3. A non-resident Indian has learnt to keep public and common spaces clean. What the resident Indian has done to our public spaces and monuments is pretty evident. Any place in India can be converted, at the drop of a hat, into a public lavatory or garbage dump.

4. A non-resident Indian pays his taxes, by and large, so that it can pay for social security of those in need. A resident Indian finds ingenious ways of evading taxes to hoard more for himself and his family, turning a blind eye and deaf ear to the needy, visible and audible, everywhere in India.

5. A non-resident is extremely supportive of his brethren in the foreign land of his residence. A resident Indian has raised the crab mindset to an art, to be applied indiscriminately. Whether it is the famous sons of Dhirubhai or the not-so-famous family aptly depicted in the soaps, everyone seems to enjoy family bickering. And don’t even get me started on how a resident Indian treats foreigners!

I am not sure what inspired or instigated Mr Know-it-all scribe to write something like that but I am pretty sure that he did not reread it. If he had, he would have acknowledged that for resident Indians, although there is nothing to yearn but certainly a whole lot to learn from a Non-resident Indian.

April 20th, 2009

We dont need no education

“School asks parents to stay away from media”

What does this headline tell us about our values?

Last weeks addition of a daily newspaper, the Mail Today carried an interesting article on a Delhi School’s response to a parents’ resistance to a hike in school fees. As per the article, the school had asked both parents and students to sign undertakings restricting them from speaking about the matter to third parties.

The article also stated that such strong-arm tactics forcing or coercing anyone to enter into an agreement of this nature is illegal and the Directorate of Education is contemplating action against the school. Common sense – is it not??
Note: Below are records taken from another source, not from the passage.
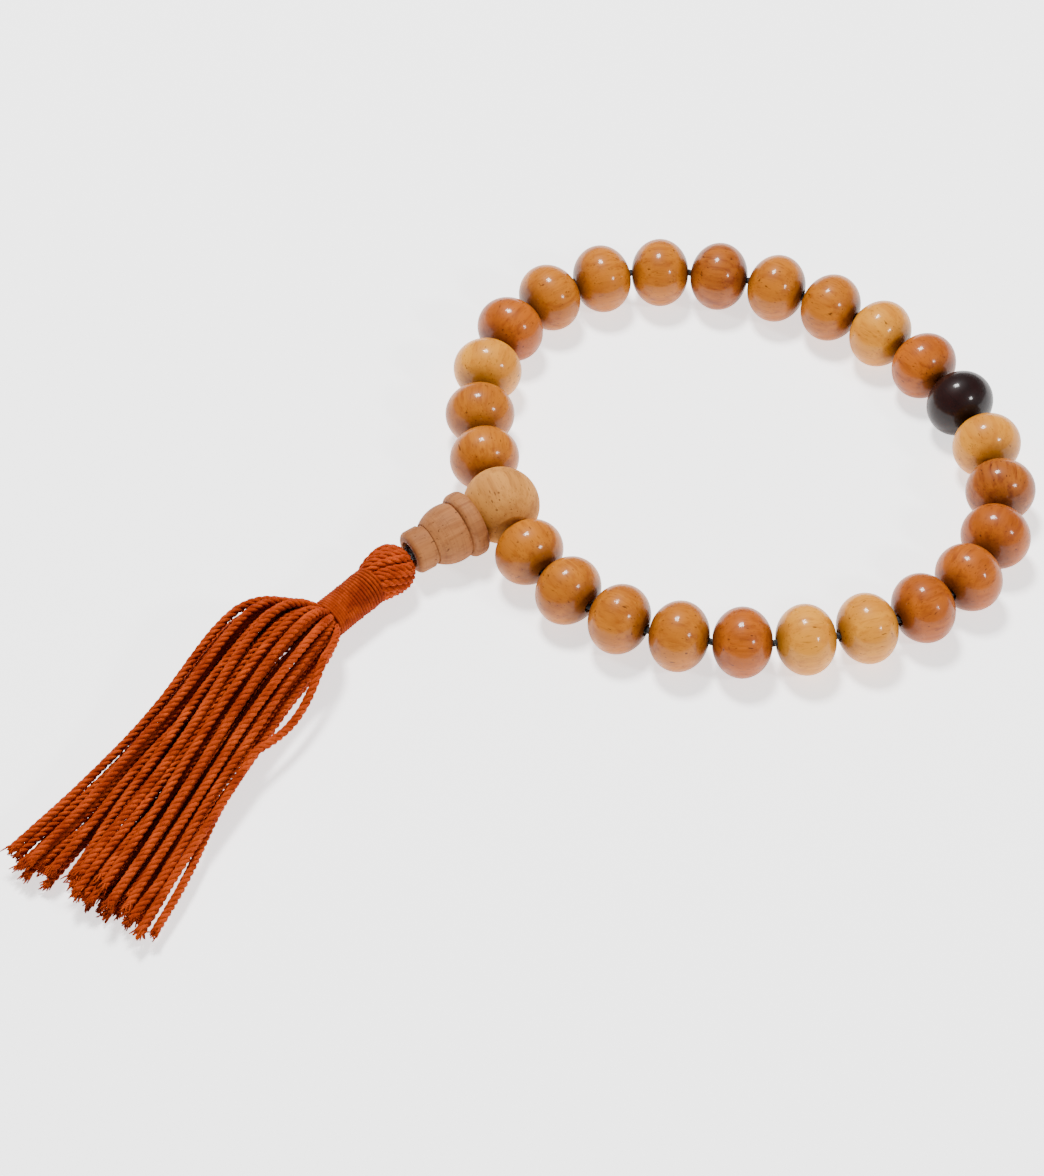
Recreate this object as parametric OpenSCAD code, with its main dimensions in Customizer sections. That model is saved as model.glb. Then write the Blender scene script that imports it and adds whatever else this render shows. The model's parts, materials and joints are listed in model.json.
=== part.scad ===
// Wrist mala: a closed loop of wooden counting beads on a black cord, with one dark marker
// bead opposite the guru bead, and a turned finial and a yarn tassel hanging from the guru.
// It lies flat. Z is up, the guru bead's side bore runs along Y and its tassel bore along -X.
// The origin is under the middle of the whole object, on the surface that it lies on.

/* [Beads] */
// Counting beads on each side, between the guru bead and the marker bead
beads_a_side = 12; // [10:1:12]
// Widest diameter of a counting bead
bead_d = 8.5; // [7:0.25:10]
// Length of a bead along its bore, as a share of its diameter
bead_share = 0.84; // [0.83:0.0025:0.845]
// Room between two beads along the cord
bead_gap = 0.36; // [0.36:0.02:0.8]
// Bore through a counting bead
bead_bore = 1.4; // [1.2:0.1:1.6]

/* [Guru bead] */
// Diameter of the guru bead
guru_d = 9.3; // [9:0.1:11]
// Length of the guru bead between its two flat side faces
guru_len = 8.2; // [7.8:0.1:8.6]
// Half angle that the tassel bore opens to, so that the cord can swing in it
funnel_angle = 16; // [12:1:18]

/* [Finial] */
// Length of the turned finial
finial_len = 9.1; // [8:0.1:11]
// Diameter of its rim, against the guru bead
rim_d = 8.25; // [7.6:0.05:8.8]
// Diameter of its dome
dome_d = 7.35; // [6.8:0.05:7.6]
// Diameter of the waist between dome and collar
waist_d = 5; // [4.6:0.1:5.2]
// Diameter of the collar at the tassel end
collar_d = 5.45; // [5.2:0.05:6]

/* [Cord] */
// Diameter of the black cord
cord_d = 0.9; // [0.6:0.1:0.9]

/* [Tassel] */
// Diameter of the folded head
head_d = 6.4; // [5.8:0.1:7]
// Length of the head up to its binding
head_len = 6.2; // [5:0.1:7]
// Outer diameter of the wound binding
binding_d = 4.9; // [4.8:0.1:5.6]
// Length of the binding
binding_len = 7.8; // [5:0.1:10]
// Length of the loose yarns past the binding
skirt_len = 48; // [35:1:60]
// Width of the skirt half way along
skirt_w = 13; // [10:0.5:16]
// Height of the skirt just past the binding
skirt_h = 8.6; // [7:0.2:10]

/* [Lie] */
// Angle of the finial to the guru bead's tassel bore, seen from above
finial_yaw = 13.6; // [-2:0.2:15]
// Angle of the tassel's head and binding to the finial
tassel_yaw = 13.8; // [0:0.2:20]
// Angle of the skirt to the binding
skirt_yaw = 9.5; // [0:0.5:15]
// Slope of the finial down to the tassel
finial_droop = 3.5; // [2:0.1:4]

/* [Hidden] */
$fn = 64;
bead_len = bead_d * bead_share;
bead_r = bead_d / 2;
guru_r = guru_d / 2;
cord_r = cord_d / 2;
pitch = bead_len + bead_gap;
strung = 2 * beads_a_side + 1;
marker = beads_a_side + 1;

// The cord is straight inside each bead and bends only in the gaps. Link 0 is the stretch in
// the guru bead, link i the stretch in bead i, counted from the guru bead's +Y side.
guru_link = guru_len + bead_gap;
guru_step = guru_r - bead_r;
sloped_link = sqrt(pow(pitch, 2) - pow(guru_step, 2));
links = [for (i = [0:strung]) i == 0 ? guru_link : (i == 1 || i == strung) ? sloped_link : pitch];
function total(list) = [for (item = list) 1] * list;
perimeter = total(links);

// The loop bends evenly but for three soft corners, where it bends more tightly. For each corner:
// how far round the loop from the guru bead it is, and how many degrees tighter each bend is.
corners = [[0.20, 12], [0.65, 13], [0.92, 8]];
corner_spread = 1.9;
function bends_away(i, share) =
    let (d = abs(i - share * (strung + 1))) min(d, abs(strung + 1 - d));
function tighter(i) =
    total([for (c = corners) c[1] * exp(-pow(bends_away(i, c[0]) / corner_spread, 2))]);
even_bend = (360 - total([for (i = [0:strung]) tighter(i)])) / (strung + 1);
drawn = [for (i = 0, heading = 90; i <= strung;
    heading = heading - even_bend - tighter(i + 1), i = i + 1) heading];

// Turns the links a little, over and over, until the last one ends where the first began
closing_rounds = 12;
function open_gap(headings) =
    total([for (i = [0:strung]) links[i] * [cos(headings[i]), sin(headings[i])]]);
function nudged(headings) =
    let (gap = open_gap(headings), gain = 360 / PI / perimeter)
    [for (h = headings) h + gain * (gap.x * sin(h) - gap.y * cos(h))];
function closed(headings, rounds) = rounds == 0 ? headings : closed(nudged(headings), rounds - 1);
settled = closed(drawn, closing_rounds);
headings = [for (h = settled) h - settled[0] + 90];

// Where the cord bends: bends[i] is the start of link i
bends = [for (i = 0, at = [0, -guru_link / 2]; i <= strung;
    at = at + links[i] * [cos(headings[i]), sin(headings[i])], i = i + 1) at];
function bend_z(i) = i % (strung + 1) <= 1 ? guru_r : bead_r;

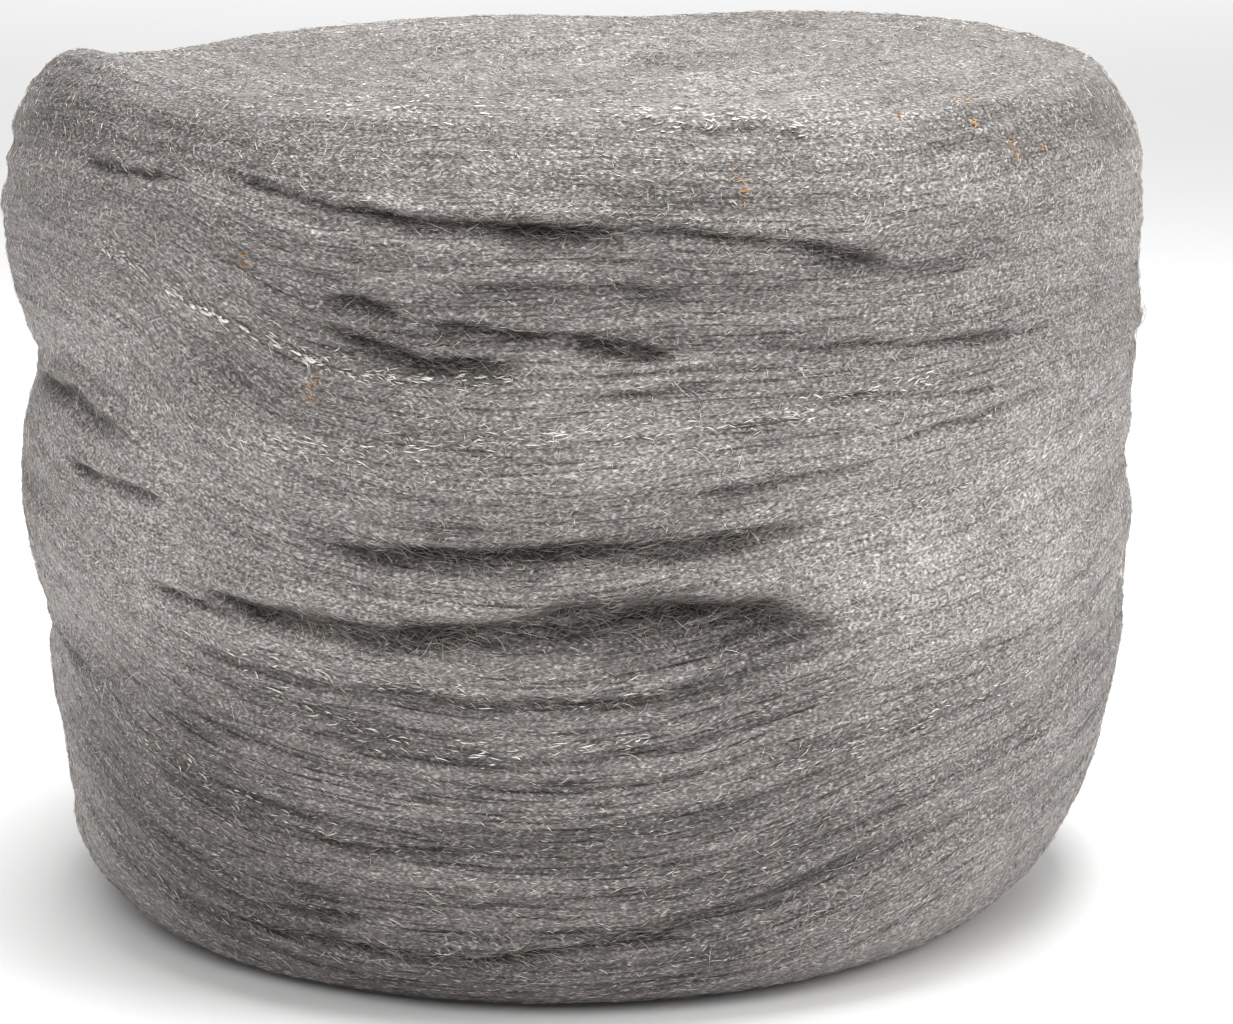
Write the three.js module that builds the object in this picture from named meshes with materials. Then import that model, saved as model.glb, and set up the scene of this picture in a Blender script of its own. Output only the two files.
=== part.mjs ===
// A reel of steel wool: one long ribbon of fine steel shavings, wound over itself into a stout drum.
// The drum stands on its end, +Z up, with its origin at the middle of the face that it stands on.
// All sizes are in millimetres. Angles run anticlockwise from +X, seen from above.

import * as THREE from 'three';
import { mergeVertices } from 'three/addons/utils/BufferGeometryUtils.js';

// The plain drum, before the windings shape it.
const REEL_RADIUS = 138;
const REEL_HEIGHT = 206;
const FOOT_RADIUS = 106; // the flat face that the drum's own weight presses on to the bench
const LOWER_ROUND = 52; // height over which the lowest windings curve in to the foot
const UPPER_ROUND = 24; // how far the rounded upper edge reaches down the side
const UPPER_INSET = 24; // and how far it reaches in over the upper end

// How finely the skin is divided.
const STEPS_AROUND = 84;
const FOOT_STEPS = 3;
const LOWER_STEPS = 7;
const SIDE_STEPS = 20;
const UPPER_STEPS = 5;
const CROWN_STEPS = 6;

// The ribbon was wound on a slant, so the grooves between its turns climb towards one side.
// Each groove is deepest at the angle it names, and its banks rise away from it over its reach.
const GROOVES = [
  { height: 145, climb: 17, deepAngle: Math.PI, least: 1.5, most: 7, reach: 11 },
  { height: 109, climb: 2, deepAngle: -0.15 * Math.PI, least: 0, most: 5.5, reach: 9 },
  { height: 72, climb: 0, deepAngle: Math.PI, least: 1.2, most: 3, reach: 10 },
  { height: 28, climb: -4, deepAngle: -0.8 * Math.PI, least: 1, most: 2, reach: 8 },
];
const CLIMB_ANGLE = -0.25 * Math.PI;

// The drum leans in towards its foot, more on one side than on the other.
const TAPER = 5;
const TAPER_POWER = 1.5;
const TAPER_BIAS = 4;
const TAPER_ANGLE = Math.PI;

// The lowest turns settled into a slight oval, a little to one side of the rest.
const SAG = 2;
const SAG_ANGLE = Math.PI;
const OVAL = 5; // by how much the foot is narrower across the oval's short way
const OVAL_ANGLE = -0.08 * Math.PI;
const SETTLED_TOP = 100; // height where both have died out

// The last turn of the ribbon folds over the upper edge and leaves a soft lump there.
const LUMP_ANGLE = 1.04 * Math.PI;
const LUMP_SPREAD = 0.42;
const LUMP_HEIGHT = 172;
const LUMP_REACH = 24;
const LUMP_OUT = 1.5;
const LUMP_UP = 3;

// The upper end is a shallow dish in the middle, and its rim is higher on one side.
const CROWN_START = 145; // height where the side begins to follow the rim
const DISH_DEPTH = 5;
const DISH_RADIUS = 62;
const RIM_TILT = 4.5;
const RIM_TILT_ANGLE = 0.2 * Math.PI;

// Slow waves round the side keep the wound drum from being perfectly round. Each has its number
// of lobes, and its twist in radians for each millimetre of height.
const WAVES = [
  { size: 1.2, lobes: 3, twist: 0.021, start: 0 },
  { size: 0.7, lobes: 5, twist: -0.034, start: 1.3 },
];

function angleBetween(one, other) {
  return Math.atan2(Math.sin(one - other), Math.cos(one - other));
}

function bell(distance, reach) {
  return Math.exp(-((distance / reach) ** 2));
}

// The drum's half section, from the middle of the foot round to the middle of the upper end.
function drumSection() {
  const lowerCurve = new THREE.EllipseCurve(
    FOOT_RADIUS,
    LOWER_ROUND,
    REEL_RADIUS - FOOT_RADIUS,
    LOWER_ROUND,
    -0.5 * Math.PI,
    0,
  );
  const upperCurve = new THREE.EllipseCurve(
    REEL_RADIUS - UPPER_INSET,
    REEL_HEIGHT - UPPER_ROUND,
    UPPER_INSET,
    UPPER_ROUND,
    0,
    0.5 * Math.PI,
  );
  const footMiddle = new THREE.Vector2(0, 0);
  const crownMiddle = new THREE.Vector2(0, REEL_HEIGHT);
  const stretches = [
    [new THREE.LineCurve(footMiddle, lowerCurve.getPoint(0)), FOOT_STEPS],
    [lowerCurve, LOWER_STEPS],
    [new THREE.LineCurve(lowerCurve.getPoint(1), upperCurve.getPoint(0)), SIDE_STEPS],
    [upperCurve, UPPER_STEPS],
    [new THREE.LineCurve(upperCurve.getPoint(1), crownMiddle), CROWN_STEPS],
  ];
  const section = [footMiddle];
  for (const [curve, steps] of stretches) {
    section.push(...curve.getPoints(steps).slice(1));
  }
  return section;
}

// How far the skin stands out from the plain drum, at one angle and height on its side.
function windingOffset(angle, height) {
  let offset = 0;
  for (const wave of WAVES) {
    offset += wave.size * Math.sin(wave.lobes * angle + wave.twist * height + wave.start);
  }
  for (const groove of GROOVES) {
    const middle = groove.height + groove.climb * Math.cos(angle - CLIMB_ANGLE);
    const share = 0.5 + 0.5 * Math.cos(angle - groove.deepAngle);
    const depth = groove.least + (groove.most - groove.least) * share;
    offset -= depth * Math.exp(-Math.abs(height - middle) / groove.reach);
  }
  const below = 1 - height / REEL_HEIGHT;
  offset -= below ** TAPER_POWER * (TAPER + TAPER_BIAS * Math.cos(angle - TAPER_ANGLE));
  const lumpTurn = bell(angleBetween(angle, LUMP_ANGLE), LUMP_SPREAD);
  offset += LUMP_OUT * lumpTurn * bell(height - LUMP_HEIGHT, LUMP_REACH);
  return offset;
}

// How far the skin of the upper end is raised or sunk.
function crownOffset(angle, radius) {
  const outward = radius / REEL_RADIUS;
  const lumpTurn = bell(angleBetween(angle, LUMP_ANGLE), LUMP_SPREAD);
  let offset = -DISH_DEPTH * bell(radius, DISH_RADIUS);
  offset += RIM_TILT * outward * Math.cos(angle - RIM_TILT_ANGLE);
  offset += LUMP_UP * lumpTurn * bell(radius - REEL_RADIUS + UPPER_INSET, LUMP_REACH);
  return offset;
}

function reelGeometry() {
  const turned = new THREE.LatheGeometry(drumSection(), STEPS_AROUND);
  turned.rotateX(0.5 * Math.PI);
  turned.deleteAttribute('normal');
  turned.deleteAttribute('uv');
  const geometry = mergeVertices(turned, 1e-3);
  const skin = geometry.getAttribute('position');
  for (let i = 0; i < skin.count; i += 1) {
    const radius = Math.hypot(skin.getX(i), skin.getY(i));
    const height = skin.getZ(i);
    const angle = Math.atan2(skin.getY(i), skin.getX(i));
    const offFoot = THREE.MathUtils.smoothstep(height, 0, LOWER_ROUND);
    const nearCrown = THREE.MathUtils.smoothstep(height, CROWN_START, REEL_HEIGHT);
    const settled = 1 - THREE.MathUtils.smoothstep(height, 0, SETTLED_TOP);
    const oval = OVAL * settled * Math.cos(angle - OVAL_ANGLE) ** 2;
    const outward = radius / REEL_RADIUS;
    const moved = radius + outward * (windingOffset(angle, height) * offFoot - oval);
    skin.setX(i, moved * Math.cos(angle) + SAG * settled * Math.cos(SAG_ANGLE));
    skin.setY(i, moved * Math.sin(angle) + SAG * settled * Math.sin(SAG_ANGLE));
    skin.setZ(i, height + crownOffset(angle, radius) * nearCrown);
  }
  geometry.computeBoundingBox();
  const middle = geometry.boundingBox.getCenter(new THREE.Vector3());
  geometry.translate(-middle.x, -middle.y, 0);
  geometry.computeVertexNormals();
  return geometry;
}

const steelWool = new THREE.MeshStandardMaterial({ color: 0x767371, roughness: 0.75, metalness: 0.6 });
const reel = new THREE.Mesh(reelGeometry(), steelWool);
reel.name = 'steel_wool_reel';

const part = new THREE.Group();
part.add(reel);

export default part;
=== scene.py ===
import math

import bpy
import numpy as np
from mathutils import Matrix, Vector
from mathutils.bvhtree import BVHTree


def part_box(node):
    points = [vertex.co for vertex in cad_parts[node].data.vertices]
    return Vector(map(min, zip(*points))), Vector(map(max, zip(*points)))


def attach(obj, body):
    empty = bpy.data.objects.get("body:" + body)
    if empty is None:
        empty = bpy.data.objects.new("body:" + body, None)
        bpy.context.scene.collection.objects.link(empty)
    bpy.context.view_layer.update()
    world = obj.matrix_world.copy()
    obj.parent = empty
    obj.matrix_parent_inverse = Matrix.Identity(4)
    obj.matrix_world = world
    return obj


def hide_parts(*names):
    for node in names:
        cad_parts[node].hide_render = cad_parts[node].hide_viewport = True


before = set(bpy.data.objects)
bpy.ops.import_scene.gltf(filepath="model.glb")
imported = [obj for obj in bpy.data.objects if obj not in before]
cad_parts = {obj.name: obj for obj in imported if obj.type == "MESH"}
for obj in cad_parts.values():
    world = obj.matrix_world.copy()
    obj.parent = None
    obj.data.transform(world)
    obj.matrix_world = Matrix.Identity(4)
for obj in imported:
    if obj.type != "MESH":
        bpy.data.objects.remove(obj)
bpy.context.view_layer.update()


# --- Camera -------------------------------------------------------------------------------------
# The reel is seen from a little above, from just under a metre away, standing left of the middle.
LOOK_DOWN = 11.425
LOOK_RIGHT = 0.675
camera_data = bpy.data.cameras.new("camera")
camera_data.sensor_width = 36.0
camera_data.lens = 110.7
camera = bpy.data.objects.new("camera", camera_data)
bpy.context.scene.collection.objects.link(camera)
camera.location = (0.0, -0.9306, 0.2796)
camera.rotation_euler = (math.radians(90.0 - LOOK_DOWN), 0.0, math.radians(-LOOK_RIGHT))
bpy.context.scene.camera = camera


# --- Bench top and light ------------------------------------------------------------------------
# A plain pale bench runs back out of sight. Soft light comes from a panel overhead, from weaker
# ones at the front and the right, and from pale surroundings. A wide panel lights the bench far
# behind the reel.
bpy.ops.mesh.primitive_plane_add(size=14.0, location=(0.0, 3.0, 0.0))
bench = bpy.context.active_object
bench.name = "bench_top"
bench_material = bpy.data.materials.new("pale_bench")
bench_material.use_nodes = True
bench_shader = bench_material.node_tree.nodes["Principled BSDF"]
bench_shader.inputs["Base Color"].default_value = (0.76, 0.76, 0.76, 1.0)
bench_shader.inputs["Roughness"].default_value = 0.7
bench.data.materials.append(bench_material)


def add_panel(name, place, target, width, height, power):
    """A soft rectangular light at one place, turned to face another."""
    panel_data = bpy.data.lights.new(name, "AREA")
    panel_data.shape = "RECTANGLE"
    panel_data.size = width
    panel_data.size_y = height
    panel_data.energy = power
    panel = bpy.data.objects.new(name, panel_data)
    panel.location = place
    panel.rotation_euler = (Vector(target) - Vector(place)).to_track_quat("-Z", "Y").to_euler()
    bpy.context.scene.collection.objects.link(panel)


reel_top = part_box("steel_wool_reel")[1][2]
reel_middle = (0.0, 0.0, 0.5 * reel_top)
add_panel("overhead_panel", (0.1, 0.0, 1.25), reel_middle, 0.9, 0.7, 22.0)
add_panel("front_panel", (-0.2, -1.35, 1.1), reel_middle, 0.9, 0.7, 13.5)
add_panel("side_panel", (1.25, -0.55, 0.75), reel_middle, 0.7, 0.7, 10.0)
add_panel("backdrop_panel", (0.0, 4.2, 2.6), (0.0, 3.4, 0.0), 4.0, 2.0, 75.0)

world = bpy.data.worlds.new("pale_room")
world.use_nodes = True
world.node_tree.nodes["Background"].inputs["Color"].default_value = (1.0, 1.0, 1.0, 1.0)
world.node_tree.nodes["Background"].inputs["Strength"].default_value = 0.5
bpy.context.scene.world = world
bpy.context.scene.view_settings.view_transform = "Standard"


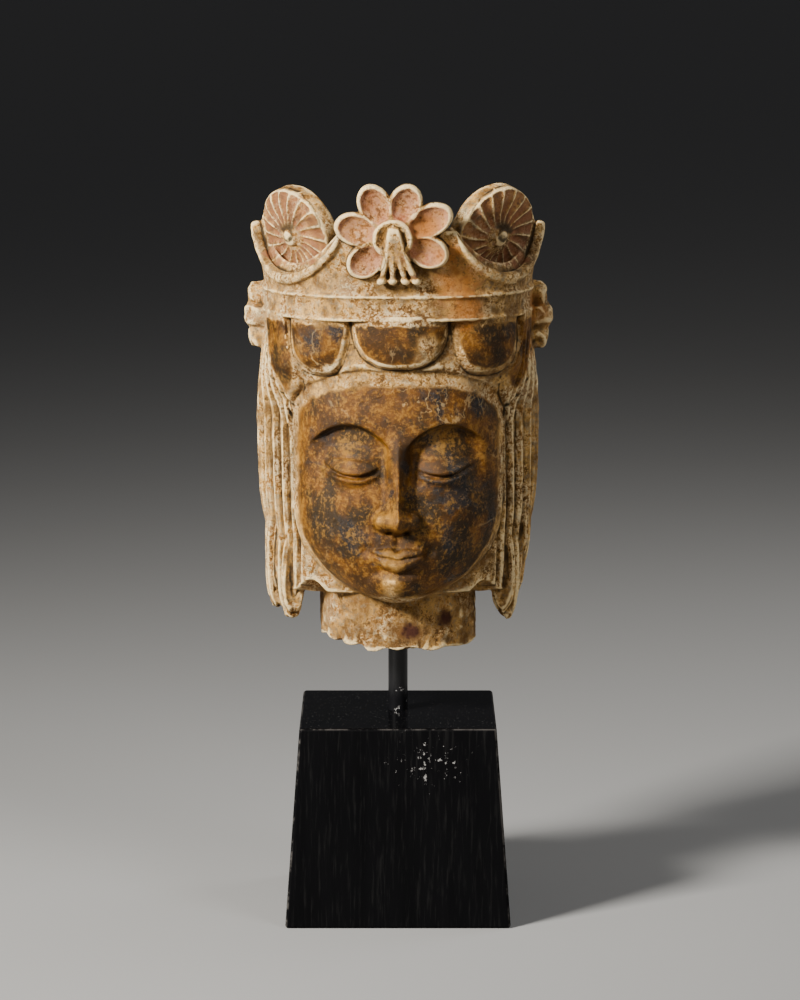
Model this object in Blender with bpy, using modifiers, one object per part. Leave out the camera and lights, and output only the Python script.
"""A carved stone head of a crowned bodhisattva, held on a rod above a black display block.

The stand is sized in metres. The head is laid out on a canon of equal units, 375 to its height,
as an image maker divides a figure before carving. Its forms are drawn round an upright axis:
"around" is the angle from the middle of the face, positive towards +X, and "up" is the height
above the broken edge of the neck, in units. The face looks along -Y.
"""

import bmesh
import bpy
import numpy as np
from mathutils import Vector

# The display block, in metres
BLOCK_FOOT = 0.178
BLOCK_TOP = 0.155
BLOCK_HEIGHT = 0.158
BLOCK_ROUNDING = 0.0025

# The rod, in metres
ROD_DIAMETER = 0.0155
ROD_SHOWN = 0.055
ROD_IN_BLOCK = 0.060
ROD_IN_NECK = 0.080
ROD_CLEARANCE = 0.0003
ROD_SIDES = 32
PAST_FACE = 0.010

# The head, in metres, and the canon that divides it
HEAD_HEIGHT = 0.375
CANON = 375
UNIT = HEAD_HEIGHT / CANON
CROWN_WALL = 0.016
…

But the larger question that we need to answer is – What ails our educational institutions and education system? A school is a place where we send our children – our future generation – to get an “education”. In my books – some of the essential components of education are developing a moral character (i.e. being able to distinguish between right and wrong, respect for the law, honesty, etal) in addition to learning the normal subjects. However, if our educational institutions themselves display lack these essential charecteristics (as seems to be the case with the educational institution mentioned in this article) – how do we expect them to develop the moral fibre in our children.

Then why would we want to send our children to a school like this? I surely would not classify this school as a good school! Then the answer must be either (1) there are shortage of schooling options available in the area, or (2) we as parents and as a society, have become immune and consider such indiscretions minor and not worth our action – both scenarios being a sad reflection of who we have become.

In some respects, India is not shining at all!!

In this context, I would like to tell you about an inspiring story of a family of modest means – who had the courage of their convictions to stand up for their principles. Believing that their two daughters deserved the best education their money could buy, the family put them in a respected private school. However, when one day, the school in its infinite wisdom, and for reasons best known to them, decided to force every parent to buy a dictionary for each child that studied in the school – the parents of the two girls (despite being counselled to the contrary by friends and family) decided to withdraw both their children from the school rather than be coerced into buying multiple copies of a book they did not require.

Both girls have grown up to be excellent human beings and great contributors to society (both are teachers / educationalists who try and instil progressive and positive qualities in the children they teach / interact with). Kudos to the parents, who have led and continue to lead their children by way of example!

I wonder why we do not hear of more instances like this,
to inspire the rest of us to do the same.

Why are most of us not willing to take a stand against excesses and injustice being done against our person?  What role does our education institution play in us becoming or not becoming the contributing citizens of the world? What role do our parents play in our growing up with good moral character and a sense of humanity?